Repeat all of the records verbatim.

..........

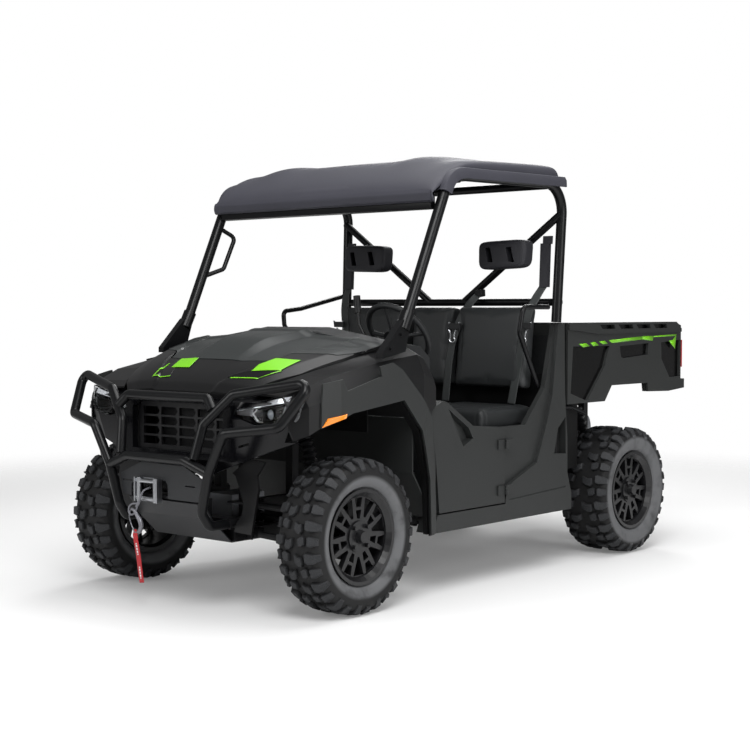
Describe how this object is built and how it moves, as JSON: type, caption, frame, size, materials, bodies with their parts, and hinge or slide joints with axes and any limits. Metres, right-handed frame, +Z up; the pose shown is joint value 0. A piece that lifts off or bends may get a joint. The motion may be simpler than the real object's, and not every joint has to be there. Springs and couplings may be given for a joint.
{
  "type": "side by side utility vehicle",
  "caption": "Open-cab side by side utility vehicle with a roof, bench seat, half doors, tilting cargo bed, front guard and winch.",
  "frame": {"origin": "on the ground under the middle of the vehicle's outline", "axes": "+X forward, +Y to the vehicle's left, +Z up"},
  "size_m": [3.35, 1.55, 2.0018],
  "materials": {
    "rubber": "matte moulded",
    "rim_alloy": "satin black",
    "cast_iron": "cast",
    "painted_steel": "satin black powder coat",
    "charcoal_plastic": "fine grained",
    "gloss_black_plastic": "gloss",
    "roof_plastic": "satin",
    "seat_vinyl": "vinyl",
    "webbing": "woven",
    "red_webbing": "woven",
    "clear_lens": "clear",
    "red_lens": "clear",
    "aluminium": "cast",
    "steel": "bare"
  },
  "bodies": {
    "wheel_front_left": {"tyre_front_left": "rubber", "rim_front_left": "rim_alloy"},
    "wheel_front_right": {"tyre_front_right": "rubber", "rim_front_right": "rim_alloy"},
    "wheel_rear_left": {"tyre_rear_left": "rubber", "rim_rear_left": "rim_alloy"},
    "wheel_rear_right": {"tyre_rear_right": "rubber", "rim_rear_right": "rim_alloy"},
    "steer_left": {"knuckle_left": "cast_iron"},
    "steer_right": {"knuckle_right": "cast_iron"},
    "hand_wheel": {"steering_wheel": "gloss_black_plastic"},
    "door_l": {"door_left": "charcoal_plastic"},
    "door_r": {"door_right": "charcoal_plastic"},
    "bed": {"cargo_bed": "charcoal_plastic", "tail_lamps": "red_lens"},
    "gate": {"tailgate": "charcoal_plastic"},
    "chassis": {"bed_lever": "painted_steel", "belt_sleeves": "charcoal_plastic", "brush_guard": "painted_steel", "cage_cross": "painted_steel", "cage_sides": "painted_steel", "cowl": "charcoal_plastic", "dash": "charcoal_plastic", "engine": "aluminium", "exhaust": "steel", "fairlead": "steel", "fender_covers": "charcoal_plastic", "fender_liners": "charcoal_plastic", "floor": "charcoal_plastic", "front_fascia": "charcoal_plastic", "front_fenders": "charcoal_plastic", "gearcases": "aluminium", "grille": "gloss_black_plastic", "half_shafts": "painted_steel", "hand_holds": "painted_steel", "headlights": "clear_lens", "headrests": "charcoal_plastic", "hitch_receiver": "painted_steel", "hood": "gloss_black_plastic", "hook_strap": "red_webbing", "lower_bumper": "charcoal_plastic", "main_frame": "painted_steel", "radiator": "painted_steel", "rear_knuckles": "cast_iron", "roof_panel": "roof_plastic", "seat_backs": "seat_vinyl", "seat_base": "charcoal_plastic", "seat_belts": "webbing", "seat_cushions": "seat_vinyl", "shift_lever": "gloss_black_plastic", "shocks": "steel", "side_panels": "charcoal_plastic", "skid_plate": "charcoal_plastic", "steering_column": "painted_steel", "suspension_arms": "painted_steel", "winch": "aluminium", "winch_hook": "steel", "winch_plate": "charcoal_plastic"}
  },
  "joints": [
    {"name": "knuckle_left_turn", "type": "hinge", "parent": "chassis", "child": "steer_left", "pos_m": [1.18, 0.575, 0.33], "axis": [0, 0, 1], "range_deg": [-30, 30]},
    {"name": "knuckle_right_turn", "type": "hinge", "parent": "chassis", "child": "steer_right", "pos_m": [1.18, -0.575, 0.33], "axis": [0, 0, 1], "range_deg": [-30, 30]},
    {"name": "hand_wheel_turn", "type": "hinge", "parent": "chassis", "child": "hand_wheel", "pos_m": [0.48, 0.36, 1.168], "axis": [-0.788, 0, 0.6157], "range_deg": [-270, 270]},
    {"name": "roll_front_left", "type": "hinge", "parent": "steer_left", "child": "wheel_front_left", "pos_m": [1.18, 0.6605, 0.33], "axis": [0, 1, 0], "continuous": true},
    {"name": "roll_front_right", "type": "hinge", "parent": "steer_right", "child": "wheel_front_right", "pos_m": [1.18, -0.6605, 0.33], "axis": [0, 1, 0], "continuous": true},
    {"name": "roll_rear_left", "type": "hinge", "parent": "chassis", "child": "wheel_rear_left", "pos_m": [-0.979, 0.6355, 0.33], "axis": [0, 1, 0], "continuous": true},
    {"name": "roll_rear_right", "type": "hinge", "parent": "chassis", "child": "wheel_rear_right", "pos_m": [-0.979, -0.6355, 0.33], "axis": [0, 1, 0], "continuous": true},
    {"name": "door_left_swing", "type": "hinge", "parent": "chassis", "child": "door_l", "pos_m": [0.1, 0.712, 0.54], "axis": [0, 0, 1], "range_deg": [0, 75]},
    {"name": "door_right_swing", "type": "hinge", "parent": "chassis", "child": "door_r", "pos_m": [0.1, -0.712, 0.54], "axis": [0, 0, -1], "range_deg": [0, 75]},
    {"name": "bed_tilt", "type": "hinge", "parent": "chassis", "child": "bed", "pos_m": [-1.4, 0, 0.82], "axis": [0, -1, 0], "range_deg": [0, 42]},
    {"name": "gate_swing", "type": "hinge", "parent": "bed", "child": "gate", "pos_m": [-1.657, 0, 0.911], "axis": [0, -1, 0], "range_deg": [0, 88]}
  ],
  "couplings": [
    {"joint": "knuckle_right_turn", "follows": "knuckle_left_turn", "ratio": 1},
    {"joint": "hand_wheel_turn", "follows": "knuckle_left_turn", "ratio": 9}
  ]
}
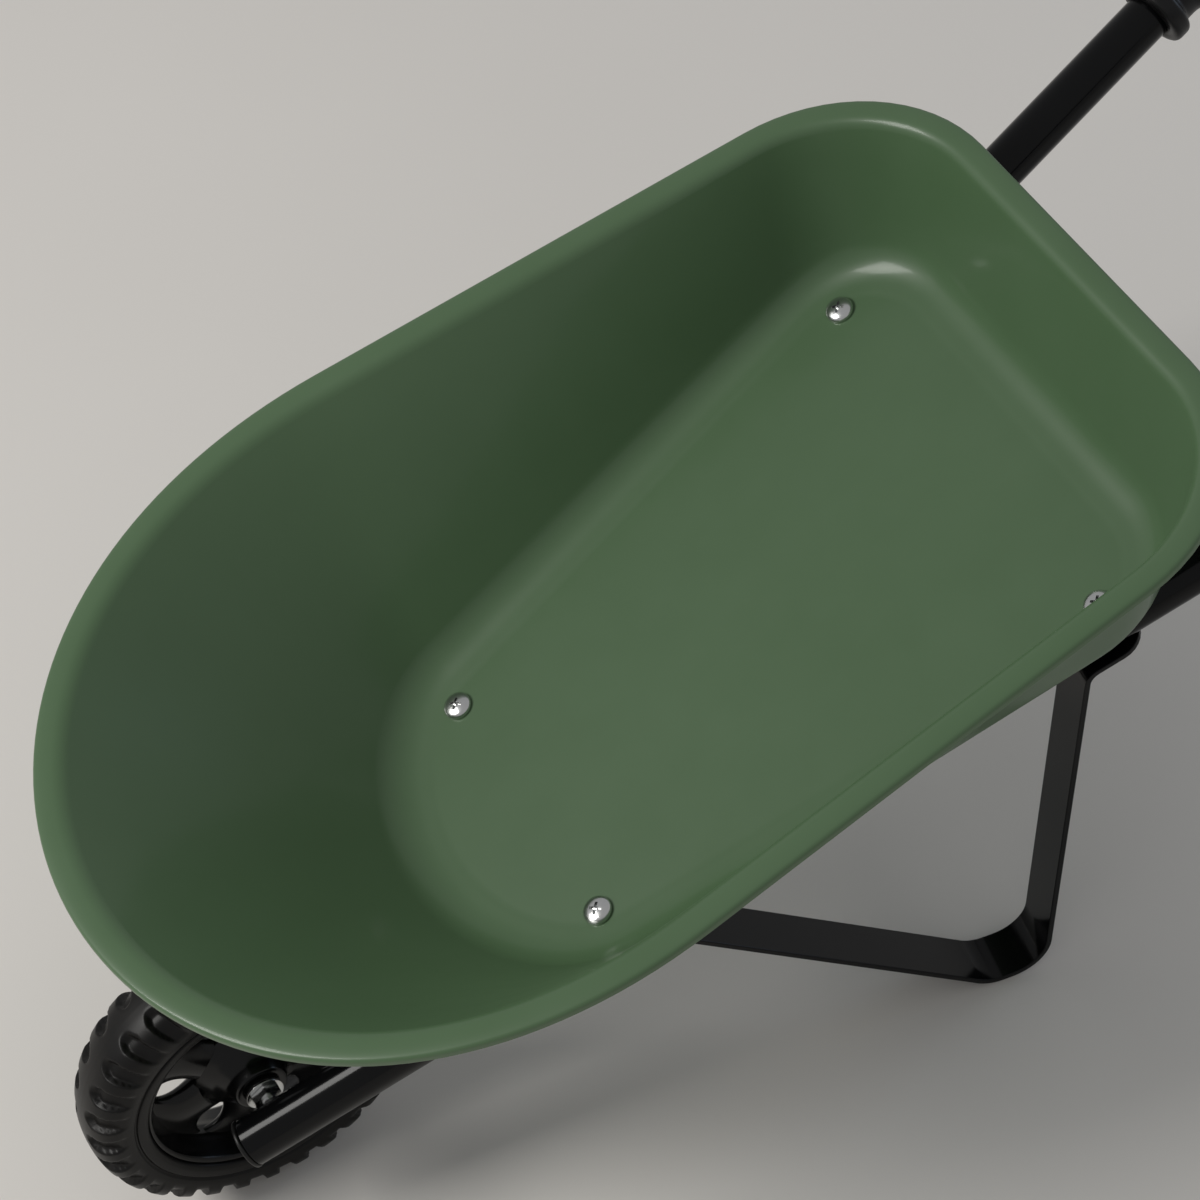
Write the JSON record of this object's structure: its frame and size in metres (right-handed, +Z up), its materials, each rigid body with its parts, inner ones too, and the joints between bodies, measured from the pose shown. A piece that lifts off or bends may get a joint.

..........

Output of the exercise
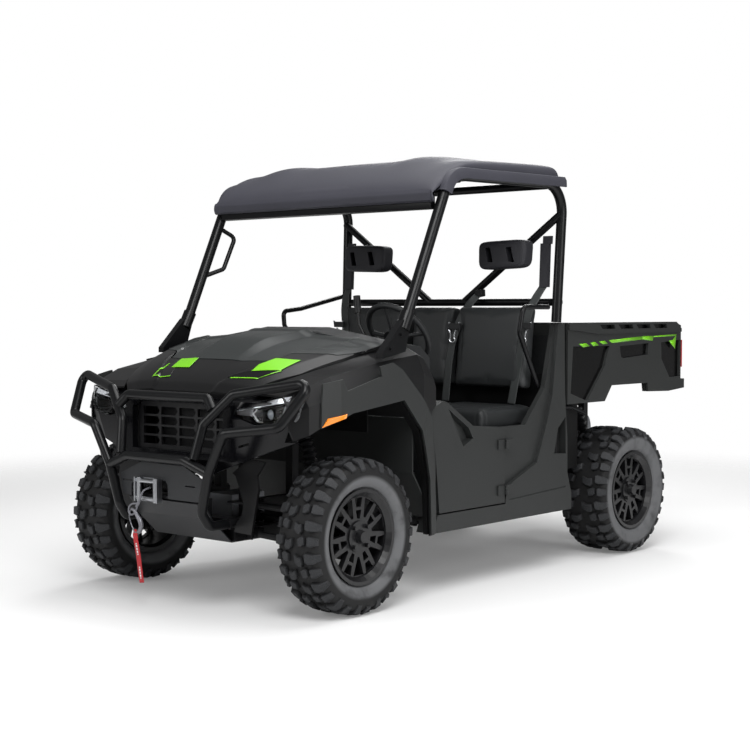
Describe how this object is built and how it moves, as JSON: type, caption, frame, size, materials, bodies with their parts, and hinge or slide joints with axes and any limits. Metres, right-handed frame, +Z up; the pose shown is joint value 0. A piece that lifts off or bends may get a joint. The motion may be simpler than the real object's, and not every joint has to be there. Springs and couplings may be given for a joint.
{
  "type": "side by side utility vehicle",
  "caption": "Open-cab side by side utility vehicle with a roof, bench seat, half doors, tilting cargo bed, front guard and winch.",
  "frame": {"origin": "on the ground under the middle of the vehicle's outline", "axes": "+X forward, +Y to the vehicle's left, +Z up"},
  "size_m": [3.35, 1.55, 2.0018],
  "materials": {
    "rubber": "matte moulded",
    "rim_alloy": "satin black",
    "cast_iron": "cast",
    "painted_steel": "satin black powder coat",
    "charcoal_plastic": "fine grained",
    "gloss_black_plastic": "gloss",
    "roof_plastic": "satin",
    "seat_vinyl": "vinyl",
    "webbing": "woven",
    "red_webbing": "woven",
    "clear_lens": "clear",
    "red_lens": "clear",
    "aluminium": "cast",
    "steel": "bare"
  },
  "bodies": {
    "wheel_front_left": {"tyre_front_left": "rubber", "rim_front_left": "rim_alloy"},
    "wheel_front_right": {"tyre_front_right": "rubber", "rim_front_right": "rim_alloy"},
    "wheel_rear_left": {"tyre_rear_left": "rubber", "rim_rear_left": "rim_alloy"},
    "wheel_rear_right": {"tyre_rear_right": "rubber", "rim_rear_right": "rim_alloy"},
    "steer_left": {"knuckle_left": "cast_iron"},
    "steer_right": {"knuckle_right": "cast_iron"},
    "hand_wheel": {"steering_wheel": "gloss_black_plastic"},
    "door_l": {"door_left": "charcoal_plastic"},
    "door_r": {"door_right": "charcoal_plastic"},
    "bed": {"cargo_bed": "charcoal_plastic", "tail_lamps": "red_lens"},
    "gate": {"tailgate": "charcoal_plastic"},
    "chassis": {"bed_lever": "painted_steel", "belt_sleeves": "charcoal_plastic", "brush_guard": "painted_steel", "cage_cross": "painted_steel", "cage_sides": "painted_steel", "cowl": "charcoal_plastic", "dash": "charcoal_plastic", "engine": "aluminium", "exhaust": "steel", "fairlead": "steel", "fender_covers": "charcoal_plastic", "fender_liners": "charcoal_plastic", "floor": "charcoal_plastic", "front_fascia": "charcoal_plastic", "front_fenders": "charcoal_plastic", "gearcases": "aluminium", "grille": "gloss_black_plastic", "half_shafts": "painted_steel", "hand_holds": "painted_steel", "headlights": "clear_lens", "headrests": "charcoal_plastic", "hitch_receiver": "painted_steel", "hood": "gloss_black_plastic", "hook_strap": "red_webbing", "lower_bumper": "charcoal_plastic", "main_frame": "painted_steel", "radiator": "painted_steel", "rear_knuckles": "cast_iron", "roof_panel": "roof_plastic", "seat_backs": "seat_vinyl", "seat_base": "charcoal_plastic", "seat_belts": "webbing", "seat_cushions": "seat_vinyl", "shift_lever": "gloss_black_plastic", "shocks": "steel", "side_panels": "charcoal_plastic", "skid_plate": "charcoal_plastic", "steering_column": "painted_steel", "suspension_arms": "painted_steel", "winch": "aluminium", "winch_hook": "steel", "winch_plate": "charcoal_plastic"}
  },
  "joints": [
    {"name": "knuckle_left_turn", "type": "hinge", "parent": "chassis", "child": "steer_left", "pos_m": [1.18, 0.575, 0.33], "axis": [0, 0, 1], "range_deg": [-30, 30]},
    {"name": "knuckle_right_turn", "type": "hinge", "parent": "chassis", "child": "steer_right", "pos_m": [1.18, -0.575, 0.33], "axis": [0, 0, 1], "range_deg": [-30, 30]},
    {"name": "hand_wheel_turn", "type": "hinge", "parent": "chassis", "child": "hand_wheel", "pos_m": [0.48, 0.36, 1.168], "axis": [-0.788, 0, 0.6157], "range_deg": [-270, 270]},
    {"name": "roll_front_left", "type": "hinge", "parent": "steer_left", "child": "wheel_front_left", "pos_m": [1.18, 0.6605, 0.33], "axis": [0, 1, 0], "continuous": true},
    {"name": "roll_front_right", "type": "hinge", "parent": "steer_right", "child": "wheel_front_right", "pos_m": [1.18, -0.6605, 0.33], "axis": [0, 1, 0], "continuous": true},
    {"name": "roll_rear_left", "type": "hinge", "parent": "chassis", "child": "wheel_rear_left", "pos_m": [-0.979, 0.6355, 0.33], "axis": [0, 1, 0], "continuous": true},
    {"name": "roll_rear_right", "type": "hinge", "parent": "chassis", "child": "wheel_rear_right", "pos_m": [-0.979, -0.6355, 0.33], "axis": [0, 1, 0], "continuous": true},
    {"name": "door_left_swing", "type": "hinge", "parent": "chassis", "child": "door_l", "pos_m": [0.1, 0.712, 0.54], "axis": [0, 0, 1], "range_deg": [0, 75]},
    {"name": "door_right_swing", "type": "hinge", "parent": "chassis", "child": "door_r", "pos_m": [0.1, -0.712, 0.54], "axis": [0, 0, -1], "range_deg": [0, 75]},
    {"name": "bed_tilt", "type": "hinge", "parent": "chassis", "child": "bed", "pos_m": [-1.4, 0, 0.82], "axis": [0, -1, 0], "range_deg": [0, 42]},
    {"name": "gate_swing", "type": "hinge", "parent": "bed", "child": "gate", "pos_m": [-1.657, 0, 0.911], "axis": [0, -1, 0], "range_deg": [0, 88]}
  ],
  "couplings": [
    {"joint": "knuckle_right_turn", "follows": "knuckle_left_turn", "ratio": 1},
    {"joint": "hand_wheel_turn", "follows": "knuckle_left_turn", "ratio": 9}
  ]
}
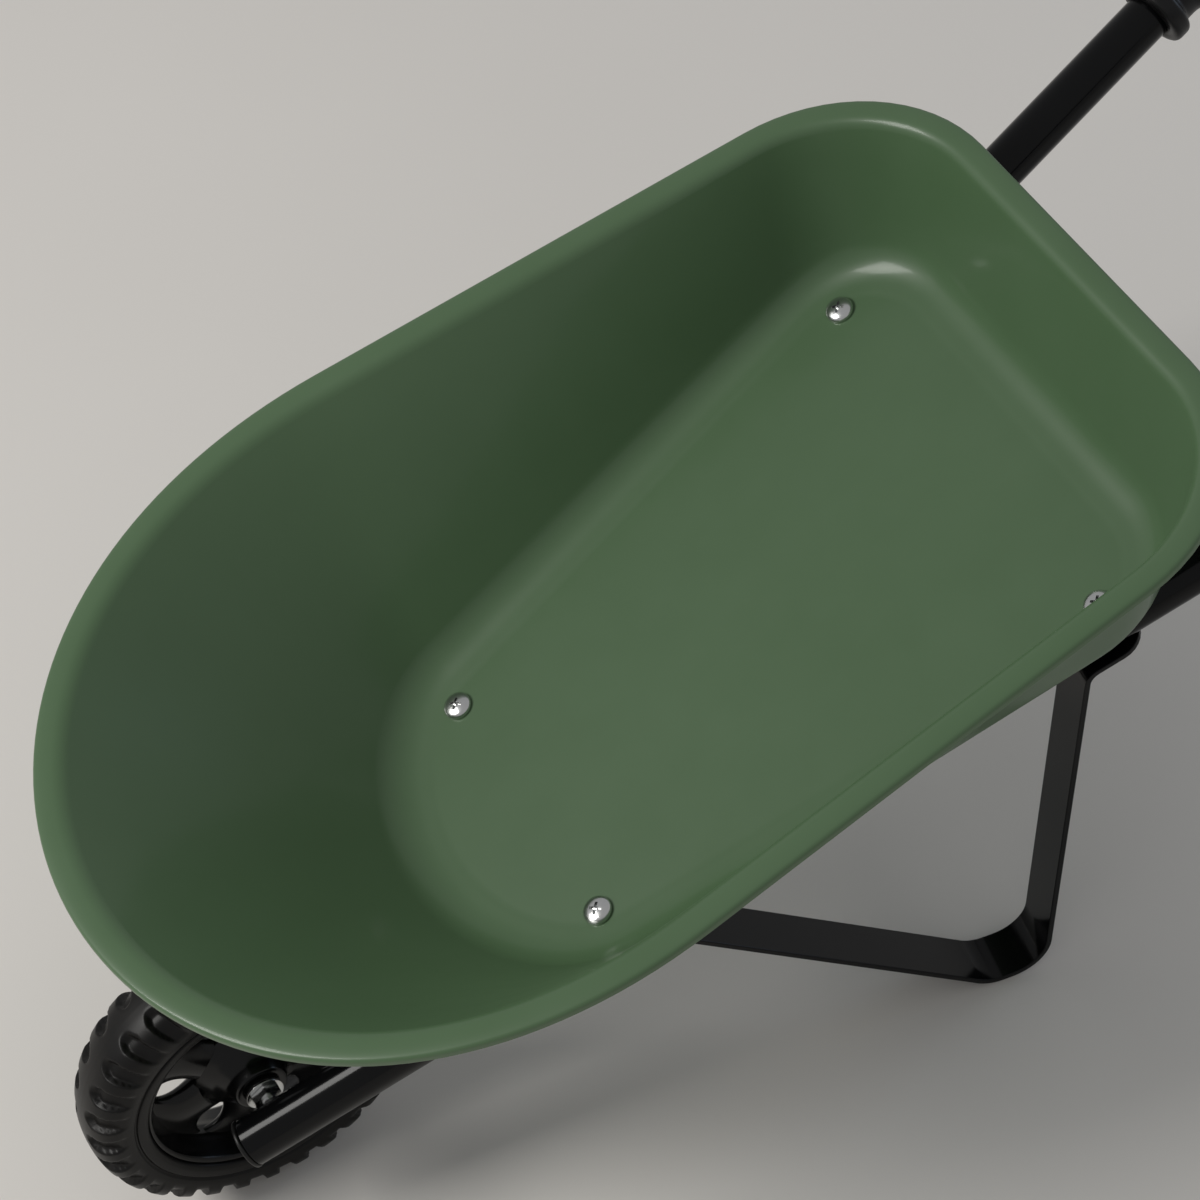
Write the JSON record of this object's structure: its frame and size in metres (right-handed, +Z up), its materials, each rigid body with its parts, inner ones too, and the joints between bodies, measured from the pose shown. A piece that lifts off or bends may get a joint.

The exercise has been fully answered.